The task force report says "the outlook is optimistic for further job announcements for one or more of the plants which are about to be vacated". Production has continued at the Fruit of the Loom plants long after the expected closure dates, which means that the dramatic lay-off of 770 people at one time has not actually occurred.

Instead, it has been a slower process and the full effect of the lay-offs will not be felt until after the summer period. All the 770 workers were given their redundancy payments in April, but many of them were still working on weekly contracts up until July. Others chose to leave in the intervening months. The Malin and Milford plants were completely closed down on July 23rd. The Raphoe plant will remain open until October and about 210 of the 380 employees are still working there. Voluntary redundancies accounted for the 120 job losses at the Buncrana plant, and this scheme was in fact oversubscribed.

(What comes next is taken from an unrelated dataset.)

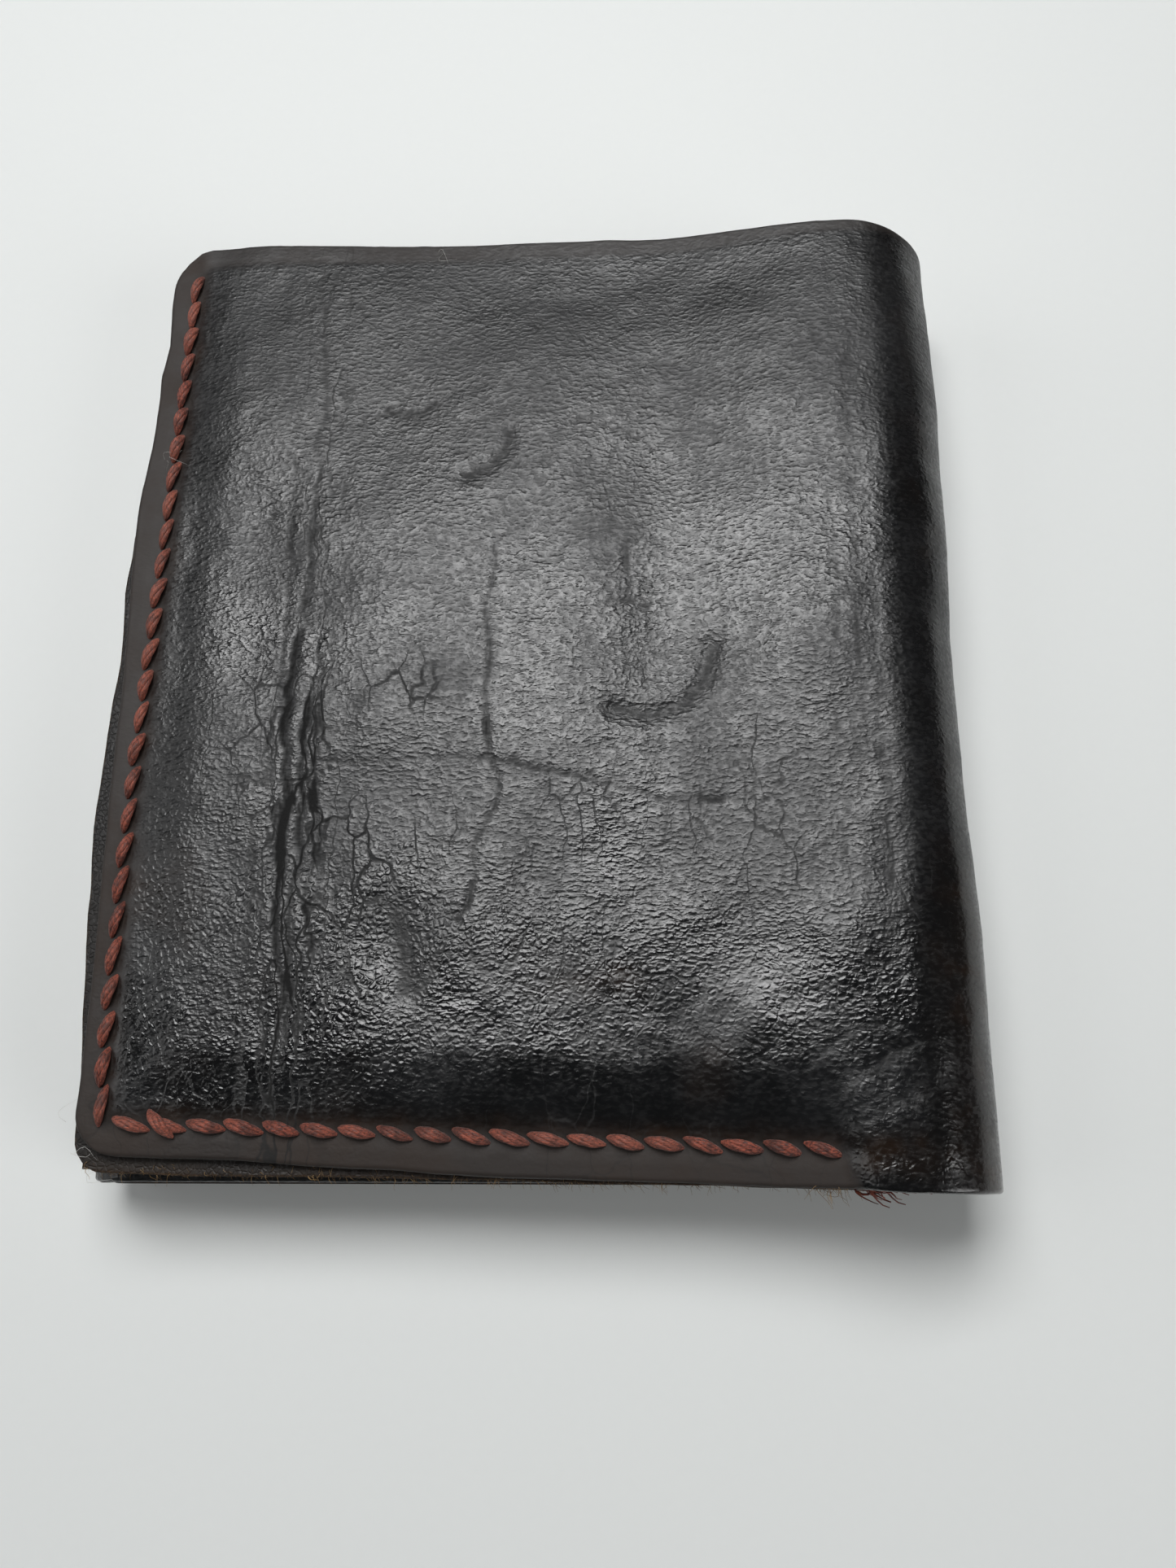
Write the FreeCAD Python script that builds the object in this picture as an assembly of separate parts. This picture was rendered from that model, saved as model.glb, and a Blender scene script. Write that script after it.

It is believed that the company ultimately scaled down operations on a much more gradual basis than originally planned because it was not possible to switch so much production to plants in Morocco so quickly.

In making the announcement last December, Fruit of the Loom said the remaining 1,000-plus jobs would be guaranteed for 1999, but the future after this year remains uncertain. Mr Sean Reilly, the SIPTU branch secretary in Donegal, said there was a lot of unease about job security among the remaining workers.

FAS has put in place a tracking system for all of the 1,000 workers affected and they are also being guaranteed training opportunities. Bridging courses to allow people to return to education are to be provided and the Institute of Technology in Letterkenny is to offer a one-year foundation certificate for entry to all the college's other courses.

The report also recommends special measures to help stop the "brain-drain" out of the county and improved childcare to allow people to avail of second chance education.

It has still to be seen whether the Fruit of the Loom lay-offs will result in a lot of young people leaving the county, as was feared when the announcement was made. Many of the men who were laid off are said to have gone to Belfast or Dublin for work on building sites, returning to their families at the weekends.

A very small number have tried to set up their own businesses. Mr Christy Deeghan, the former embroidery and finishing manager who worked at the Buncrana plant for 22 years, took voluntary redundancy last October knowing his job would soon be gone anyway. He now employs four people, also former Fruit of the Loom employees, at Millennium Emblem Design, in Buncrana.

He says he has "heaps of work" and wants to expand but is being held up waiting for support grants to come through. He started initially by investing more than £100,000 of his own money. "If I had waited for the grants, I wouldn't be started yet," he says.

The banks also refused him finance at first, saying the equipment was too specialised. Now they have changed their opinion, but he says he needs some grant aid if he is to expand and take on three more people.

"They should at least try to be quicker in processing the grant applications. There is nothing else for us, so we have to make it work. It will be a long time before we are getting anything more than just a living out of it, but we are in it for the long haul."